Your scope should answer

  • What exactly needs to be built or supported?

A product module, full app, ongoing maintenance, QA support, integrations, or feature delivery?

  • What stage is the work in?

Discovery, active development, scaling, refactoring, or support?

  • What outcomes matter most?

Speed, code quality, stability, feature output, technical cleanup, or cost efficiency?

The clearer the scope, the easier it becomes to find the right team structure.

4. Decide whether you need individuals or a team

This is a common decision point that companies often skip.

Sometimes you only need one strong engineer. Sometimes you need a pod with a developer, a QA, a designer, or a project lead. Sometimes you need a full remote extension of your product team.

A simple way to think about it

Hire individuals when:

  • The internal team already has a structure
  • Management and architecture are already owned in-house
  • You mainly need execution support

Choose a team model when:

  • The workstream needs shared accountability
  • You need multiple roles working together
  • Internal oversight is limited
  • Delivery needs more structure, not just more hands

The wrong model creates friction even when the talent is good.

5. Clarify who will manage the remote team day to day

This is where many arrangements go wrong.

A remote team still needs direction. If no one owns priorities, reviews progress, answers questions, and makes decisions, the team will slow down no matter how skilled they are.

Someone must clearly own

  • backlog priorities
  • sprint planning or task flow
  • technical decisions
  • feedback cycles
  • approval and release process

Do not assume the team will “figure it out” once they join. Good remote delivery still depends on strong management.

6. Check your documentation honestly

Remote teams perform much better when knowledge is documented rather than kept in someone’s head.

Before hiring, review whether the team will actually have access to:

  • product requirements
  • user flows
  • technical architecture
  • coding standards
  • current backlog
  • deployment process
  • known issues and dependencies

If documentation is weak

That does not mean you cannot hire remotely. It does mean you should expect an early setup phase for knowledge transfer, cleanup, and process alignment.

The smoother your documentation, the faster a remote team becomes productive.

7. Decide how communication will work before onboarding

Remote delivery problems are often communication problems in disguise.

If expectations are unclear around updates, turnaround time, meeting rhythm, and escalation, the team may look underperforming when the real issue is process.

Agree on basics early

  • What tools will be used?

Slack, Jira, ClickUp, GitHub, Notion, Teams, or others.

  • How often will the team sync?

Daily standups, weekly reviews, async updates, or milestone-based check-ins.

  • What requires immediate escalation?

Production issues, blockers, dependency delays, or missed delivery risk.

  • What needs documentation vs chat?

This keeps decisions from getting lost.

Strong communication habits reduce confusion and rework.

8. Be realistic about timezone overlap

Time zone differences are not inherently a problem. Many remote teams work very well across regions. The issue is whether the overlap matches the kind of work you need done.

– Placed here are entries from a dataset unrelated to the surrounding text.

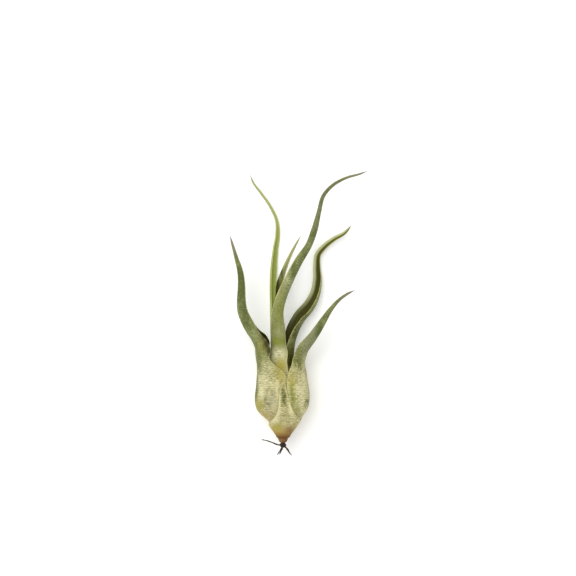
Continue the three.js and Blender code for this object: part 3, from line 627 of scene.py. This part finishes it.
def leaf_grid(leaf, sizes):
    """Where the leaf's mesh has points: rows along it, and once round its section for each row. They are
    closer together towards its margins, by a power of the way to the middle."""
    rows = int(round(leaf.length / (sizes.row_step / MM))) + 1
    along = np.linspace(0, leaf.length, rows)
    even = np.linspace(-1, 1, sizes.across)
    over = np.sign(even) * (1 - (1 - np.abs(even)) ** MARGIN_POWER)
    across = np.concatenate([over, over[-2:0:-1]])
    face = np.concatenate([np.ones(len(over)), -np.ones(len(over) - 2)])
    return along, np.tile(across, (rows, 1)), np.tile(face, (rows, 1))


# ---- meshes ----


def placed(name, data):
    """A new object with this mesh, light or camera, in the scene."""
    made = bpy.data.objects.new(name, data)
    bpy.context.scene.collection.objects.link(made)
    return made


def mesh_object(name, points, faces, values=None):
    """A smooth mesh from points in mm and lists of face arrays, with a value or vector at each point."""
    used, again = np.unique(np.concatenate([f.ravel() for f in faces]), return_inverse=True)
    points = points.reshape(-1, 3)[used] * MM
    sizes = np.concatenate([np.full(len(f), f.shape[1]) for f in faces])
    mesh = bpy.data.meshes.new(name)
    mesh.vertices.add(len(points))
    mesh.vertices.foreach_set("co", points.ravel().astype(np.float32))
    mesh.loops.add(len(again))
    mesh.loops.foreach_set("vertex_index", again.astype(np.int32))
    mesh.polygons.add(len(sizes))
    mesh.polygons.foreach_set("loop_start", np.concatenate([[0], np.cumsum(sizes)[:-1]]).astype(np.int32))
    mesh.polygons.foreach_set("use_smooth", np.ones(len(sizes), bool))
    for label, value in (values or {}).items():
        vector = value.ndim > 1 and value.shape[-1] == 3
        flat = value.reshape(-1, 3)[used] if vector else value.ravel()[used]
        kind, key = ("FLOAT_VECTOR", "vector") if vector else ("FLOAT", "value")
        mesh.attributes.new(label, kind, "POINT").data.foreach_set(key, flat.ravel().astype(np.float32))
    mesh.update(calc_edges=True)
    mesh.validate()
    return placed(name, mesh)


def grid_index(rows, ring, poles=(0, -1)):
    """The numbers of a grid's points. Each of the rows in poles is one repeated point."""
    index = np.arange(rows * ring).reshape(rows, ring)
    for row in poles:
        index[row] = index[row, 0]
    return index


def closed_faces(index):
    """Quads between the rows of a grid whose rows are rings. A row that is one repeated point is a pole,
    and its quads are triangles."""
    index = np.concatenate([index, index[:, :1]], axis=1)
    quads = np.stack([index[:-1, :-1], index[:-1, 1:], index[1:, 1:], index[1:, :-1]], -1)
    first, last = quads[0], quads[-1]
    if index[0, 0] == index[0, 1]:
        first = first[:, 1:]
    if index[-1, 0] == index[-1, 1]:
        last = last[:, :3]
    return [quads[1:-1].reshape(-1, 4), first, last]


def patch_values(leaf, points, along, across, face):
    """How much of each kind of patch is at each point: the most of its bell curves, on front faces."""
    azimuth = leaf.at("back", along)[:, None] + leaf.turn(along, across)
    front = smoothstep(face * outward(azimuth)[..., 2], -0.1, 0.2)
    patches = PATCHES.get(leaf.node, {})
    values = {}
    for kind in PATCH_KINDS:
        most = np.zeros(points.shape[:-1])
        for x, y, wide, tall, strength in patches.get(kind, ()):
            far = ((points[..., 0] - x) / wide) ** 2 + ((points[..., 1] - y) / tall) ** 2
            most = np.maximum(most, strength * np.exp(-far))
        values[kind] = most * front
    return values


def leaf_piece(leaf, sizes):
    """One leaf or scale: rings of points round its wall, from a seam at its base to a point at its tip."""
    along, across, face = leaf_grid(leaf, sizes)
    points = leaf.place(along, across, face)
    rows, ring = across.shape
    index, half = grid_index(rows, ring, poles=(-1,)), ring // 2
    index[0, half + 1 :] = index[0, half - 1 : 0 : -1]
    half_arc = np.maximum(leaf.half_arc(along), 0.2)[:, None]
    long = np.broadcast_to(along[:, None], across.shape)
    values = {
        "leaf_place": np.stack([across * half_arc, long, 30 * leaf.seed + 5 * face], -1),
        "rise": np.interp(long, (0, leaf.neck_at, max(leaf.length, leaf.neck_at + 1)), (0, 0.5, 1)),
        "edge": (1 - np.abs(across)) * half_arc,
        "inner": (face < 0).astype(float),
        **patch_values(leaf, points, along, across, face),
    }
    return mesh_object(leaf.node + "_skin", points, closed_faces(index), values)


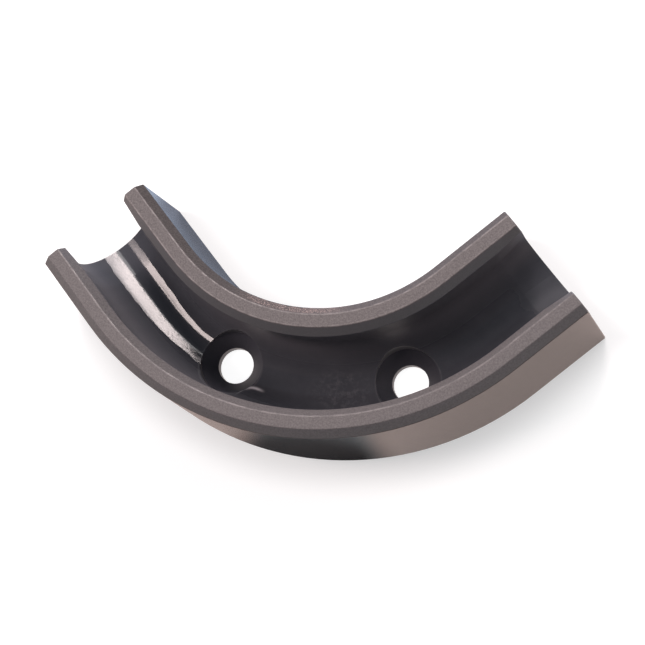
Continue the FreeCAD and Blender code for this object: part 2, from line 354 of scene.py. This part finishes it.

Think in terms of workflow

If the work is independent and clearly assigned, limited overlap may be fine.

If the work depends on:

  • real-time collaboration
  • frequent product discussions
  • live technical troubleshooting
  • daily stakeholder input

Then you may need more shared working hours than expected.

The goal is not full overlap. The goal is sufficient overlap for the work to move forward without daily delays.

9. Define what success looks like in the first 30, 60, and 90 days

If success is vague, performance will feel vague too.

Before the team starts, define what good progress looks like early on.

Examples of useful checkpoints

  • First 30 days

Access set up, codebase understood, workflows learned, first tasks completed.

  • First 60 days

Consistent delivery rhythm, reduced onboarding dependency, and active contribution to sprint goals.

  • First 90 days

Clear ownership, predictable output, stable collaboration with the internal team, and measurable project contribution.

This helps both sides know whether the engagement is working.

10. Review code ownership and long-term maintainability

Remote hiring should not create technical dependency that becomes difficult to unwind later.

Before onboarding, clarify

  • Who owns the codebase
  • Where repositories are hosted
  • Who controls deployment access
  • How documentation will be maintained
  • What code review standards apply
  • How would the handover work if the team changes

This protects the business from future disruption and keeps the relationship healthy.

11. Check cultural and working style fit, not just technical skill

Technical skill matters, but it is not enough on its own. Remote work depends heavily on how people communicate, raise risks, respond to feedback, and handle ambiguity.

Look for signs like

  • clear written communication
  • ownership mindset
  • comfort with async collaboration
  • honesty about blockers
  • ability to work without constant supervision

The strongest remote teams are usually the ones that are easy to work with, not just strong on paper.

12. Start with a controlled ramp, not a blind scale

Even if you plan to build a larger remote setup, it is usually smarter to begin by letting both sides validate the fit.

A practical approach

Start with:

  • one workstream
  • one sprint cycle
  • a defined milestone
  • a small team slice

Then expand once delivery quality, communication rhythm, and trust are proven.

This lowers risk without slowing progress.

Final thoughts

Hiring remote development talent works best when the business is clear on what it needs, how work will be managed, and what success should look like. Most problems blamed on remote teams actually start with unclear scope, weak documentation, poor ownership, or mismatched expectations.

A practical checklist helps you avoid those mistakes early.

The goal is not just to add developers. It is to build a setup in which remote talent can contribute effectively, integrate smoothly, and improve delivery without adding confusion. When that foundation is in place, a dedicated remote team can become a real growth advantage instead of just a staffing experiment.